De un tiempo a esta parte, diversos estudios multidisciplinares vienen concluyendo sin cesar lo improbable de que a una frente de dimensiones canónicas – tres de ancho por cinco de alto – se le escape la utilidad del acto para la vida diaria. Los psicólogos ratifican la plácida recreación que de su hábito deriva y eso es suficiente porque lo dice la psicología, que es la ciencia más moderna y útil de todas.
Mediante meticulosas lecturas de arcaicos textos, lo más reputado de la historiografía afirma que las primeras evidencias del sentimiento se registran en los diarios de un individuo que firmaba sus escritos como Dios… nombre legible a pesar de la mala rubrica del personaje. Parecen datar entre el III y II milenio, mas todavía no han sido sometidos a pruebas radiocarbónicas.
“Sin odio, la vida sería un error”, aforismo aprovechado por lo más escéptico de la filosofía para tirar piedras en forma de nota a pie de página, sin que la sabía sentencia se inmute. Aún resiste impoluta al embate del argumento más sagaz; perpetua actualidad que le impide las pomposas honras fúnebres que habría de merecer. Ante eso, honestidad es rendirle el mejor de los homenajes: el cotidiano.
En todos los campos del saber, traducir en práctica la teoría requiere un encadenamiento de precisiones metodológicas. Si se quiere que el odio sea científico y objetivo, es necesario, en primer lugar, delimitar el campo de trabajo y concretar el objeto sobre el cual desarrollar la bellísima acción.
Antes que nada viene la definición. Entre los pioneros de la disciplina – a quién tanto debemos, por supuesto – era común la confusión entre el placer fonético “odio” y vaguedades como “apatía”, “desprecio”, “fobia” y otras imprecisiones del corte.
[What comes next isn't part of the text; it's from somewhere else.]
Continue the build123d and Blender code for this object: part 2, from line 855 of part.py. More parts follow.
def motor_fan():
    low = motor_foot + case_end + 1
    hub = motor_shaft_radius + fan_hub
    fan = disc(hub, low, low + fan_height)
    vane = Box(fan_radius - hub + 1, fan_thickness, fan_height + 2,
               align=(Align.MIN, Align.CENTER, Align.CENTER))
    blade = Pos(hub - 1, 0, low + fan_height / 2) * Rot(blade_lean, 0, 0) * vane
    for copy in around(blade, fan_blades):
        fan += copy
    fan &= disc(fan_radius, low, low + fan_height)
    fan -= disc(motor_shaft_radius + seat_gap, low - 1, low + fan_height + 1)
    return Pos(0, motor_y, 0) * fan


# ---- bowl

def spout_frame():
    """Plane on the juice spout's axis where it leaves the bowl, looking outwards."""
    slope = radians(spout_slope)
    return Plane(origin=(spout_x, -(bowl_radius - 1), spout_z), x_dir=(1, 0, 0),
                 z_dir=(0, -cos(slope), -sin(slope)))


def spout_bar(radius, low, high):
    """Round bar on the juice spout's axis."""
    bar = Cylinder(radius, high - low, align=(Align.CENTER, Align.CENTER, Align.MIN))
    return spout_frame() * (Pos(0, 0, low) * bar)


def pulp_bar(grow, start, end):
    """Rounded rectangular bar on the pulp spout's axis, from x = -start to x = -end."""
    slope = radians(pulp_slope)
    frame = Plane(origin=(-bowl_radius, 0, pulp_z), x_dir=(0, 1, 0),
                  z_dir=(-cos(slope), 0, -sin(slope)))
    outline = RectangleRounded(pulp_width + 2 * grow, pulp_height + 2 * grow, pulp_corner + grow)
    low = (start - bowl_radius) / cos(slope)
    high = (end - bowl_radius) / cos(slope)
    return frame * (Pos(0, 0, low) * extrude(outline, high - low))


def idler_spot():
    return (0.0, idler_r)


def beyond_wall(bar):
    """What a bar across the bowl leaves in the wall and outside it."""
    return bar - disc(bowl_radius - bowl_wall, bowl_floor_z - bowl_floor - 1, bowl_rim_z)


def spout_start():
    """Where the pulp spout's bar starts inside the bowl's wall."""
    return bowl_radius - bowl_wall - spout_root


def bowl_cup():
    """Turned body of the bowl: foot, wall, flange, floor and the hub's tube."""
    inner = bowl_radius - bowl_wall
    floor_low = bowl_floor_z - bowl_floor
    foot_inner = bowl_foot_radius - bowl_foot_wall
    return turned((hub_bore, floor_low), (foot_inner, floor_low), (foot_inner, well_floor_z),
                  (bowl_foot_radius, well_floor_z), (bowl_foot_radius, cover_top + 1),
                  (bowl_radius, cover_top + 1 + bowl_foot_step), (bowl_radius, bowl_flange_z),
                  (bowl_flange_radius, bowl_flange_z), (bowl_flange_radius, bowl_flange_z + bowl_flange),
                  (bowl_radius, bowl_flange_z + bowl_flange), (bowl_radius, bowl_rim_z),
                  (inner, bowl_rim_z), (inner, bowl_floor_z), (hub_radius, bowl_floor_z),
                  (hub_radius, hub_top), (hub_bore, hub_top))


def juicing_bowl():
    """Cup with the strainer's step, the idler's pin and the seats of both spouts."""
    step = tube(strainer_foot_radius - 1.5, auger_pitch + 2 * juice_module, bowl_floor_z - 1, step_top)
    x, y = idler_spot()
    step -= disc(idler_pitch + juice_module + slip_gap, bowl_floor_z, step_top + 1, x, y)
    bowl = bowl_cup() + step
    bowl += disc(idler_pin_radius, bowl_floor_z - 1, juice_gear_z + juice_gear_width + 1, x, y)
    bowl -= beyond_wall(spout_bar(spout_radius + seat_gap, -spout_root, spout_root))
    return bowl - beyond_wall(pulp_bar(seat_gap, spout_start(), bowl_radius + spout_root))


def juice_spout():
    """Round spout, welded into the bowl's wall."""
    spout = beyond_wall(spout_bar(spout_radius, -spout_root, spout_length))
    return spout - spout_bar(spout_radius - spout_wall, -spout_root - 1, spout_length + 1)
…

Pero la etimología, azote de incrédulos, deja patente la pureza de un sentimiento inabarcable por la categoría de pecado capital y hace justicia semántica con “odio” al permitirle conservar el privilegiado estatus de cultismo.
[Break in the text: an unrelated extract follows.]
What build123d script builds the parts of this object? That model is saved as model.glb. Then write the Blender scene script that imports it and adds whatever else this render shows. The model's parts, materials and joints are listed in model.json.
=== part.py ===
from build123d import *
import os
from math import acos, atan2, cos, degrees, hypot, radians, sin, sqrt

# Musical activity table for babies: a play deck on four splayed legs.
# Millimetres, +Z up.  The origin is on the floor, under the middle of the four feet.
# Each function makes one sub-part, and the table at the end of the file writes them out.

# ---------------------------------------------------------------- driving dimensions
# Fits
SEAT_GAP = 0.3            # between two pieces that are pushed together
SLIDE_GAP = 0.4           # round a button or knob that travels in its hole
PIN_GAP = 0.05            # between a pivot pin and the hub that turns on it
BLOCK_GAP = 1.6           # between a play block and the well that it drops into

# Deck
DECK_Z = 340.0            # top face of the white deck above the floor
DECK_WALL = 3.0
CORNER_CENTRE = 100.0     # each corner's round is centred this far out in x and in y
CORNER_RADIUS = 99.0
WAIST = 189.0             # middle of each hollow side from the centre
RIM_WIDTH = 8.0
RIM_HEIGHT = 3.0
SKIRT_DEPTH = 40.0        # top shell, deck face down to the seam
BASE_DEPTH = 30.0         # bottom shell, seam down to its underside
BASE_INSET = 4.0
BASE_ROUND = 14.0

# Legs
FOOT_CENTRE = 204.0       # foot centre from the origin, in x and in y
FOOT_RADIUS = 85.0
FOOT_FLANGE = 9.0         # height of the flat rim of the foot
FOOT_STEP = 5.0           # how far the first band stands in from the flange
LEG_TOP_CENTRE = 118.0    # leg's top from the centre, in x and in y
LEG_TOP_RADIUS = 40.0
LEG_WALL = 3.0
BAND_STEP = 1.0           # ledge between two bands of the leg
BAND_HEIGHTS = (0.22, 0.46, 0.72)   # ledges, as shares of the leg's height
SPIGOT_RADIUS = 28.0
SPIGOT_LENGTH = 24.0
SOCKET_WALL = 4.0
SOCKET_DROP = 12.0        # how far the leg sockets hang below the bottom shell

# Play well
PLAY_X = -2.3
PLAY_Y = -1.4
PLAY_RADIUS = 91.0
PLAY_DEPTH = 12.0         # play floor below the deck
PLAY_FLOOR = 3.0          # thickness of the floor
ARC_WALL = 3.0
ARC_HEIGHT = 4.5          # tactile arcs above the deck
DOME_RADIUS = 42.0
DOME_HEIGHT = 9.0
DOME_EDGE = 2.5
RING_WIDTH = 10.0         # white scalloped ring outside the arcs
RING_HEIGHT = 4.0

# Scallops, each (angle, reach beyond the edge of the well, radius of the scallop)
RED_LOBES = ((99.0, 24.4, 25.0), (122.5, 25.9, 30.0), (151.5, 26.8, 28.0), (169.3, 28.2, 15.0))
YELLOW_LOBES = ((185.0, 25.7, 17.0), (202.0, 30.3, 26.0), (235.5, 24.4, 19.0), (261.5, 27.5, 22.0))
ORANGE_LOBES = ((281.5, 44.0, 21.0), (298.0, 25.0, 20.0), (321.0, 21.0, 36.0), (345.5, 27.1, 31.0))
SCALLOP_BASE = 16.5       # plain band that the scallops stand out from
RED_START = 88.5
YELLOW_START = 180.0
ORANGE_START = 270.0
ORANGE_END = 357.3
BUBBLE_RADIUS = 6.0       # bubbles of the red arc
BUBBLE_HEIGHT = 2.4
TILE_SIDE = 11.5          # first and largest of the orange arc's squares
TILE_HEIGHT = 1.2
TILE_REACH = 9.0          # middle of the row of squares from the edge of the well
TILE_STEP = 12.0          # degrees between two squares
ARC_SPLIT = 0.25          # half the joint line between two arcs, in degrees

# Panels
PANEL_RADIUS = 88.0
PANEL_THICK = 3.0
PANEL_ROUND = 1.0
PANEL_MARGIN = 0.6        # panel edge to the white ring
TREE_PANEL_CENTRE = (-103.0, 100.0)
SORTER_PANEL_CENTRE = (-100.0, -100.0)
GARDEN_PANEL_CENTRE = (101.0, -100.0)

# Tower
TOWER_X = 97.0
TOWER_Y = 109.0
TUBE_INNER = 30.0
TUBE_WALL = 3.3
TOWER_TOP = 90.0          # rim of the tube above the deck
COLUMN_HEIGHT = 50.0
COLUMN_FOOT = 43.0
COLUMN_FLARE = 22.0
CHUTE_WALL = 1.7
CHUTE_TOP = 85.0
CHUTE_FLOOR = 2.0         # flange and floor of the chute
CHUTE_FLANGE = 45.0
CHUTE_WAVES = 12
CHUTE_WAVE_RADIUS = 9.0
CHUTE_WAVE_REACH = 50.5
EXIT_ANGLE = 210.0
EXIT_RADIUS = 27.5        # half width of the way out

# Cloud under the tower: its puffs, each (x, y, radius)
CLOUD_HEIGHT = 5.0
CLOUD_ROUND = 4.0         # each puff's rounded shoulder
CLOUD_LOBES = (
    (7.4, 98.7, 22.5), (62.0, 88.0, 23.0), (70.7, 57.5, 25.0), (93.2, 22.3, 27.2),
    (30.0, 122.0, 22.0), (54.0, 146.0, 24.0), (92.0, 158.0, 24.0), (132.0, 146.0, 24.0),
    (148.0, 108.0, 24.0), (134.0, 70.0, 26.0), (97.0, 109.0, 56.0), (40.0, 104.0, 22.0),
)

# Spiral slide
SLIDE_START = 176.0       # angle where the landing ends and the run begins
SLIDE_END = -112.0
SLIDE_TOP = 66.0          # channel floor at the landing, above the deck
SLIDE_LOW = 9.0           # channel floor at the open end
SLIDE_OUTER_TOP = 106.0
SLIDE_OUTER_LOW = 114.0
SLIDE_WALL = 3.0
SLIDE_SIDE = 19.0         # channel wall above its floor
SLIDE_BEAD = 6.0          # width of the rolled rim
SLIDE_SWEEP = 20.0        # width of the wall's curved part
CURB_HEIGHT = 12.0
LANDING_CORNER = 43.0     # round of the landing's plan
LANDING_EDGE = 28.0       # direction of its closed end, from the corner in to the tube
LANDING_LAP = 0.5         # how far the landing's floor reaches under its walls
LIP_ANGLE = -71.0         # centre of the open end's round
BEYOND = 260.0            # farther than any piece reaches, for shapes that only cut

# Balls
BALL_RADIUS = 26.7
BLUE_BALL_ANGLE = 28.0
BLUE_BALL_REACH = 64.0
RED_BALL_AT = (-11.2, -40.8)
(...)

La economía del espacio impuesta aquí, convierte en estéril la propuesta de una síntesis sobre los variados y controvertidos conceptos de “odio” propuestos a lo largo de la pasada centuria. Pero bien se opte por un perro, un pedazo de nube o un dios sumerio, el requisito es indispensable. Para ello, y para indagar sobre ejemplos, paradigmas y líneas teóricas, cuenta el pretendiente con una serie de manuales ad hoc, así como la extensa amalgama de bibliografía específica que la historia nos fue dejando y que se encuentra, para fortuna de todos, en permanente proceso de revisión y renovación. En este sentido, si lo que se busca es iniciarse en el arte de odiar, es recomendable acudir a los clásicos. Hay depositados en ellos no sólo un sinfín de formas y ejemplos sobre los que edificar esta filosofía de vida, sino la propia razón de ser del odio, su más pura esencia. Odium est magister vitae.
Mas como en toda erudición, no faltan en ésta díscolos y escépticos. Los desterrados de la academia – algunos de ellos grandes autoridades-, reniegan de la condición científica de este saber. Afirman estar convencidos de que el odiar no es un hecho que pueda alcanzarse mediante la asistencia a magistrales conferencias, la meditación o el compilado de horas y más horas de biblioteca; lo entienden demasiado complejo para someterlo a los canales del raciocinio. Sostienen que el auténtico odio se aprende en las calles y que no es cosa para todo el mundo, sino más bien un placer prohibido a la mano de una minoría selecta. Como el café sin azúcar o el trabajo digno.
Según los fundamentos de esta escuela apócrifa, la única semejanza que existe entre el odio y el amor es el requisito de la vocación. Paradoja de antípodas. La necesidad del don innato. Migajas de veneno en la comida de la mascota del vecino, zancadilla a la vieja que sube las escaleras, escupitajo al indefenso, son casos similares a los del gran poeta, que no necesita pasar por el aro del método para llegar a su estadio más elevado.
Es como todo: hay quien vale y hay quien no. Pero por mucha predisposición natural que se tenga, un acto tan sublime no puede desarrollarse sin plena entrega, y mucho menos con la soberbia de obrar con manierismo. Odiar día sí, día no, implica, por ejemplo, el riesgo de caer por instantes en el pecado de la empatía. Odiar a medias es tirar la vida por la borda.
Revelados los cómos; brevemente explicar el qué. Hay, básicamente, dos ámbitos sobre los que está moralmente permitido desarrollar el odio. Uno puede optar por manifestarlo hacia un otro, o bien decidirse por él mismo. Y aquí está el truco, que tanto como truco es necesidad: para arrojar el entrañable sentimiento sobre el otro es indispensable que los adentros del que va a ejecutar el acto padezcan sin cura ni remedio de esa misma pasión.